"A creative man is motivated by the desire to achieve, not by the desire to beat others..."
Now I'm not a huge Ayn Rand fan, but I saw this and it got me thinking about a time in my life that was one of the most competitive. I was playing soccer in Romania and on the team I was on we had several goalkeepers. Now realistically, I was young and out of the five keepers we had, I was number 5, but I developed a fantastic relationship another one of the goalkeepers, who in my opinion would should have been 3 on the depth chart. I think that both he and I were looked at as the bottom of the barrel because we were both young Americans. The top two keepers were both very good and seasoned professionals and the race to be number three on the depth chart was amongst myself and my American friend and another Romanian guy who'd come up through the club system.
This isn't about the three Romanian keepers, but my American teammate. As Americans, we have a different attitude and mentality when it comes to training. We believed that the hard work was the way to get better and we trained early and often...three and four times a day. We would show up an hour before training and stay an hour after...always working and always trying to get better. There were somethings that he could do better than me and some things that I could do better than him. We often joked if you put us together, you would have the perfect keeper.
As time went on, we lived together in the same apartment and trained together. At night we would do what was referred to as, "the workout from hell". This was various timed sets of different types of calisthenics and weight lifting exercises. These workouts would routinely go on for two plus hours. When I look back at that now as a sports scientist, it was definitely not the best way to improve ourselves in any way and it increased out likelihood of injury.
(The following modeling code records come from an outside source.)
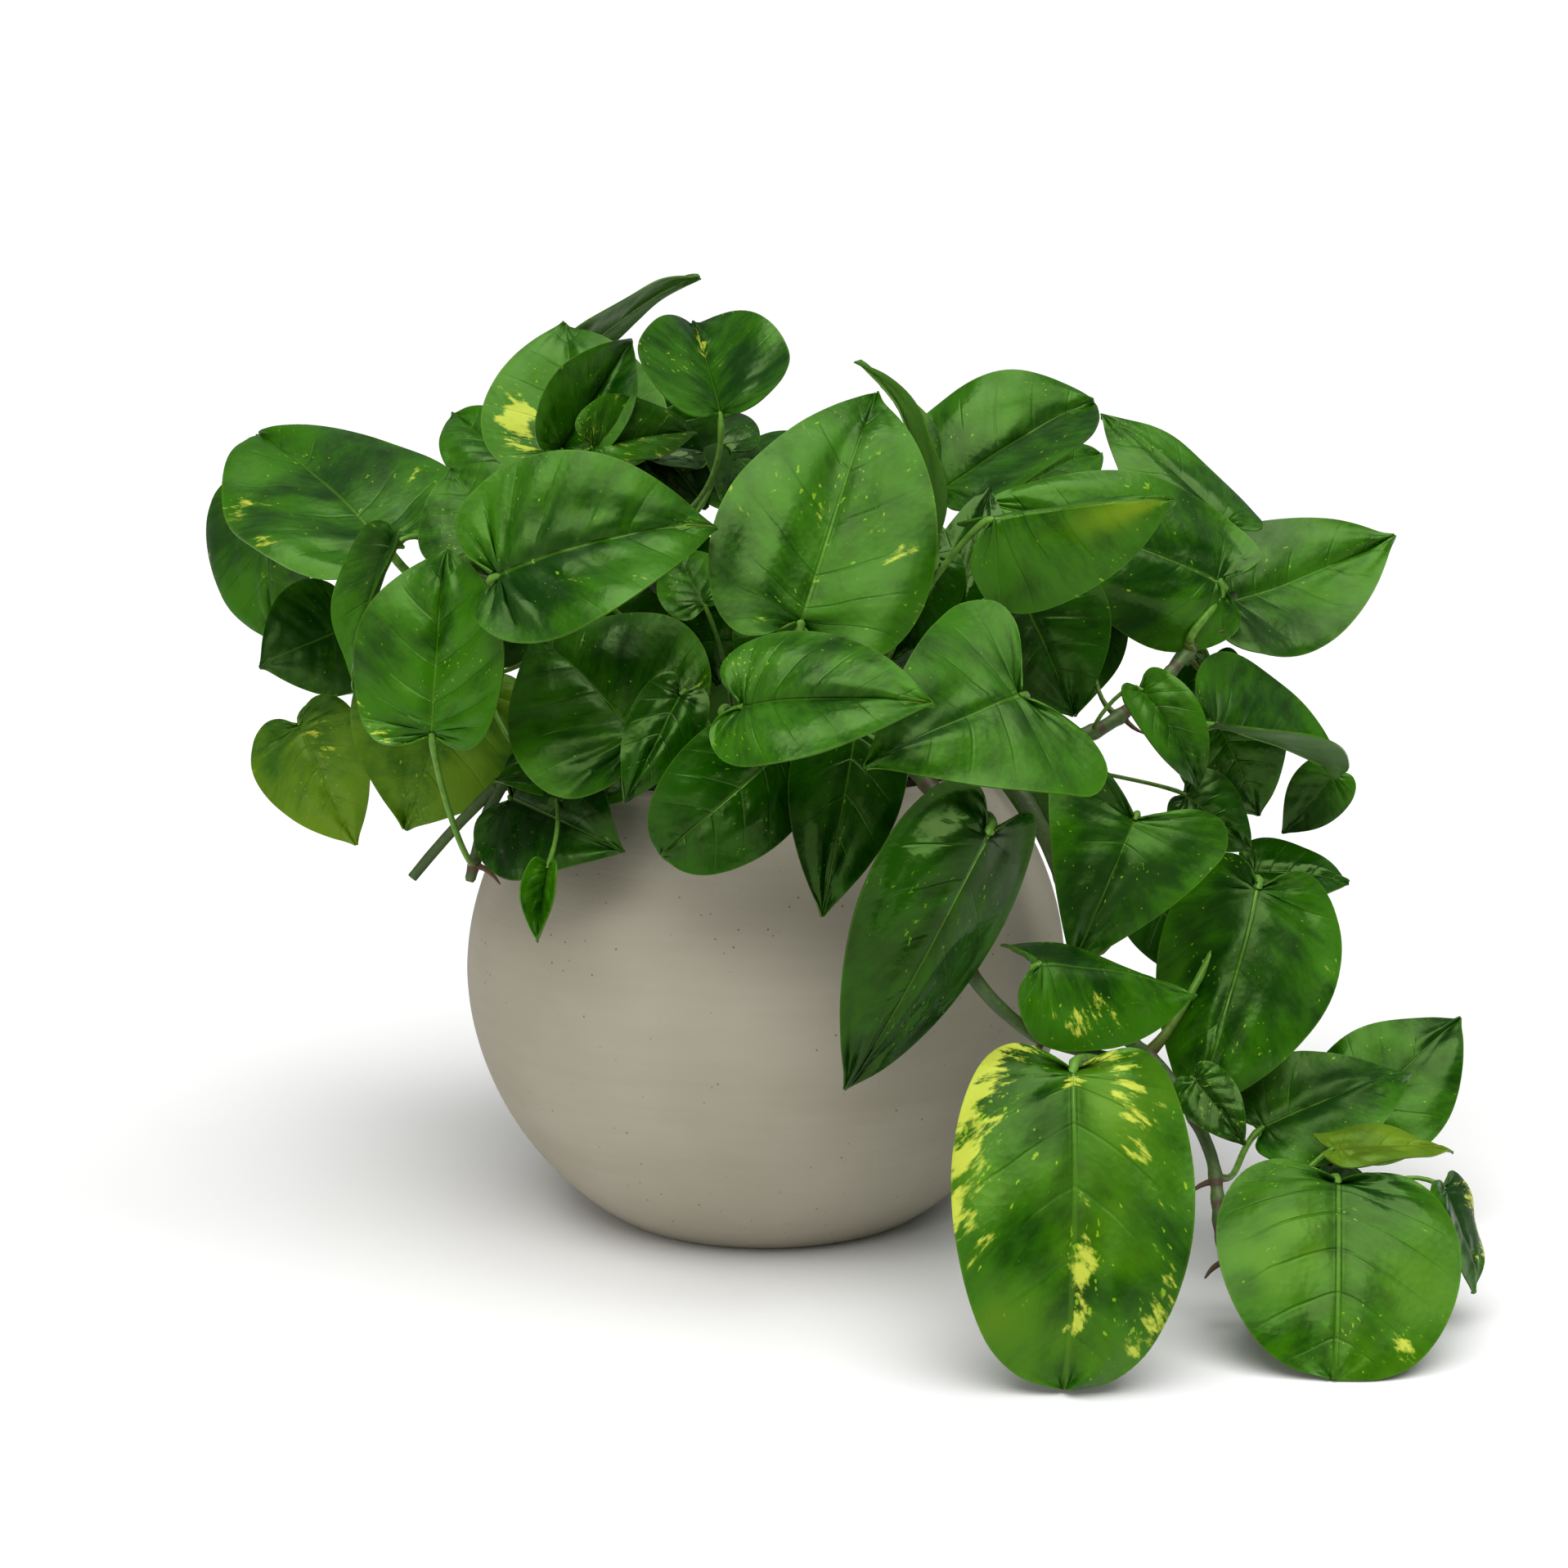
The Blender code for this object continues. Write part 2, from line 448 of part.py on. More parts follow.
def leaf(name, spec, parent):
    """One leaf: a ring of vertices carried along the petiole and then spread over the blade."""
    blade = Blade(spec)
    rings = leaf_rings(blade, petiole_path(blade, spec))
    bm = bmesh.new()
    bmesh.ops.create_circle(bm, cap_ends=True, segments=len(rings[0]), radius=PETIOLE)
    end = bm.faces[:][0]
    for vert, point in zip(end.verts, rings[0]):
        vert.co = point
    for ring in rings[1:]:
        end = bmesh.ops.extrude_discrete_faces(bm, faces=[end])["faces"][0]
        for vert, point in zip(end.verts, ring):
            vert.co = point
    bmesh.ops.remove_doubles(bm, verts=bm.verts, dist=0.000001)
    bmesh.ops.holes_fill(bm, edges=[edge for edge in bm.edges if edge.is_boundary], sides=0)
    return place(name, bm, FINISHES[spec.get("finish", "green")], parent, smooth=60)


FINISHES = {"green": LEAF_GREEN, "dark": LEAF_DARK, "old": LEAF_OLD}


def clear_scene():
    for found in list(bpy.data.objects):
        bpy.data.objects.remove(found, do_unlink=True)


def main():
    clear_scene()
    plant = bpy.data.objects.new("potted_plant", None)
    bpy.context.scene.collection.objects.link(plant)
    pot(plant)
    soil(plant)
    for name in VINES:
        vine(name, plant)
    for name, spec in LEAVES.items():
        leaf(name, spec, plant)


main()
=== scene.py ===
"""Potted golden pothos: the detailed visual model. Metres, +Z up, origin at the centre of the pot's base.

The plant is built the way it stands: a turned stoneware pot, its potting soil, the vines that rise from
the soil, and the leaves, each of which is one blade with its petiole. Nothing moves, so every piece
rides on root.
"""

from __future__ import annotations

import logging
from collections.abc import Callable, Iterable, Sequence
from dataclasses import dataclass, field
from enum import Enum
from math import ceil, cos, exp, pi, radians, sin, sqrt
from random import Random
from typing import Any

import bmesh
import bpy
from bmesh.types import BMesh
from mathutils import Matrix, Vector, noise

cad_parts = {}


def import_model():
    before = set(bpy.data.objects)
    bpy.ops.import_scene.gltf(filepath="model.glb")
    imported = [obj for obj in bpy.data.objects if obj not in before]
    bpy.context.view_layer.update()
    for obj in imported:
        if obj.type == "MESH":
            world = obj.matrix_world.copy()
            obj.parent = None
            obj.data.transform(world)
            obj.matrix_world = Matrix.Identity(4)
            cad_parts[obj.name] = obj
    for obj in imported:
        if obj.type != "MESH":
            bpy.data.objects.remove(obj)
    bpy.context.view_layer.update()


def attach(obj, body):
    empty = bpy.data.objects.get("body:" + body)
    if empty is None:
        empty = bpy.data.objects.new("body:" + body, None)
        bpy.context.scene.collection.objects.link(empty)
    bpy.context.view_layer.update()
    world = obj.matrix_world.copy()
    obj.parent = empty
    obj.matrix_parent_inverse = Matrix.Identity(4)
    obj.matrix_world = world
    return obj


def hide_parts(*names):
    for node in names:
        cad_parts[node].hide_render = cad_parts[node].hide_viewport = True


LOG = logging.getLogger("pothos")

Point = tuple[float, float, float]
Colour = tuple[float, float, float]

UV = "grown"
GROWTH = "growth"


class Outline(Enum):
    """Half outlines of a leaf: distance along the midrib and half width, as shares of their most."""

    HEART = ((-0.01, 0.05), (-0.10, 0.26), (-0.12, 0.50), (-0.05, 0.76), (0.09, 0.94), (0.25, 1.00),
             (0.42, 0.95), (0.58, 0.80), (0.73, 0.58), (0.86, 0.33), (0.95, 0.12), (1.00, 0.02))
    OVAL = ((-0.01, 0.05), (-0.06, 0.30), (-0.07, 0.55), (-0.01, 0.77), (0.12, 0.92), (0.29, 1.00),
            (0.46, 1.00), (0.62, 0.90), (0.76, 0.72), (0.88, 0.47), (0.96, 0.20), (1.00, 0.02))
    ARROW = ((-0.01, 0.05), (-0.12, 0.30), (-0.20, 0.58), (-0.19, 0.86), (-0.04, 1.00), (0.16, 0.90),
             (0.34, 0.76), (0.52, 0.59), (0.69, 0.40), (0.84, 0.22), (0.95, 0.08), (1.00, 0.02))
    BLUNT = ((-0.01, 0.05), (-0.06, 0.30), (-0.07, 0.55), (-0.01, 0.77), (0.12, 0.92), (0.29, 1.00),
             (0.46, 1.00), (0.62, 0.93), (0.77, 0.80), (0.89, 0.62), (0.97, 0.36), (1.00, 0.04))


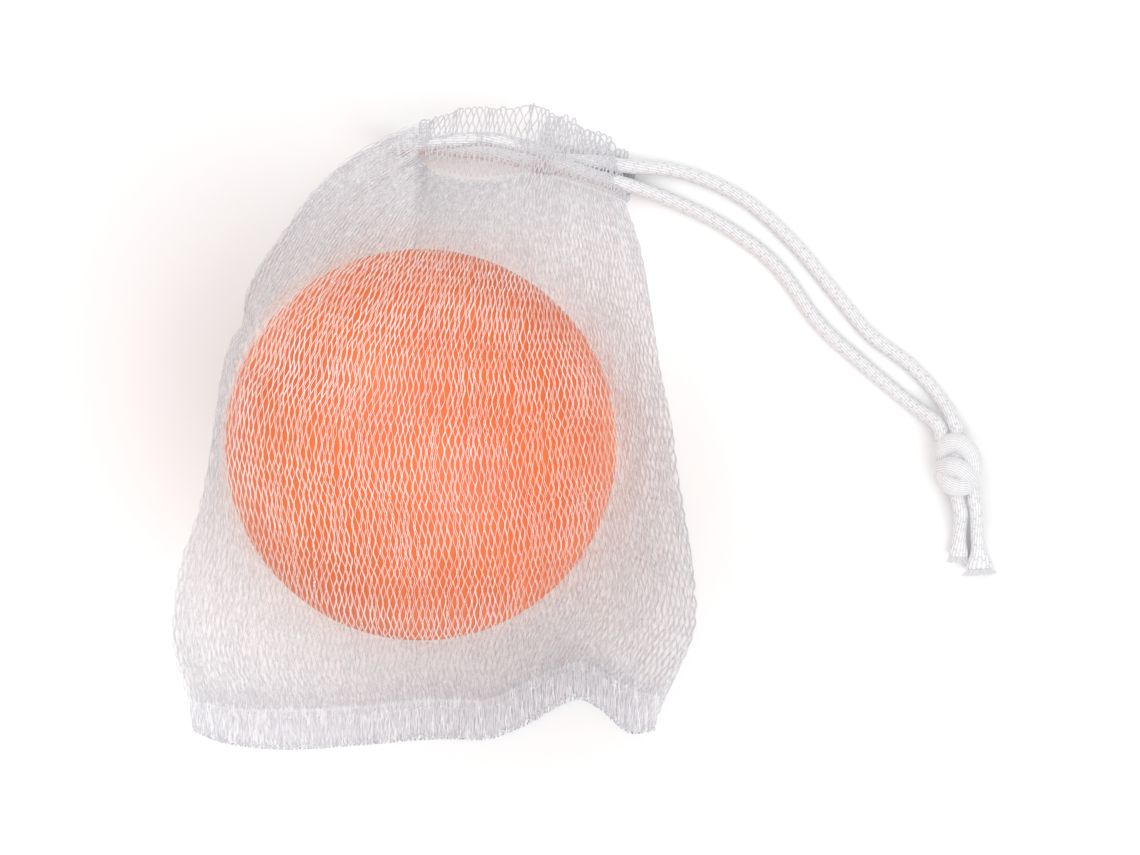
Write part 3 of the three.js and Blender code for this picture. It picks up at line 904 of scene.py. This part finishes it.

Ironically enough, neither of us were injured, aside from my broken thumb, which was more of a fluke accident during a game.
So flash forward after months of this training tempo. The first team keeper breaks his leg. The next game, a cup game, the backup keeper has the worst game a keeper could have and was taken out and shot...just kidding, he was immediately demoted. This left the starter position open and the competition was on. I remember my American friend and the other Romanian keeper getting a lot of reps and I was still spending time with the reserves. I look back and there was not one second where I was bitter or upset by it. I was so happy for him and it was like all of the hard work we were doing had paid off.
As it turned out, the other Romanian keeper ended up getting the go ahead for the next game which was the equivalent of Monday Night Football in America. The whole country watched and he had the game of his life. We knew what this meant for us, but we were ok with that. My American friend went to a few other countries on trial with some other big clubs, but he ended up back with me because our agent was not the best and he got kind of screwed, but that's another story. I eventually ended up returning to the U.S. to pursue playing here and he stayed another season or two in Romania and ended up coming back to the US and playing for a few more years.
When I look back at that time and think about it now, I had one of the best relationships with a person who I was in direct competition with. We pushed each other to find the best that could be. I wonder what would've happened if it wasn't like that. Would I have developed as a player like I did or I wonder how he would have fared?
Think about this situation and can you fit this in your life? Do you have a coworker that you are in direct competition with? If so, how well do you work together? Do you do things to undercut their standing within the group or in front of your boss? Maybe the roles are reversed? Maybe your situation isn't at work. It might be the politics of the neighborhood or school? The PTA and school functions can be a savage environment. Are you in competition with other parents there...and if so why?
These things are FWP (first world problems) for sure, but we can do things to solve them. Be transparent, be empathetic, be yourself without expectations of those other people. If you feel that level of competition with someone else, take some time to get to know them and for them to get to know you. When we open up communication and can be honest with each other, it will improve our relationships and it will truly make those competitors your teammates.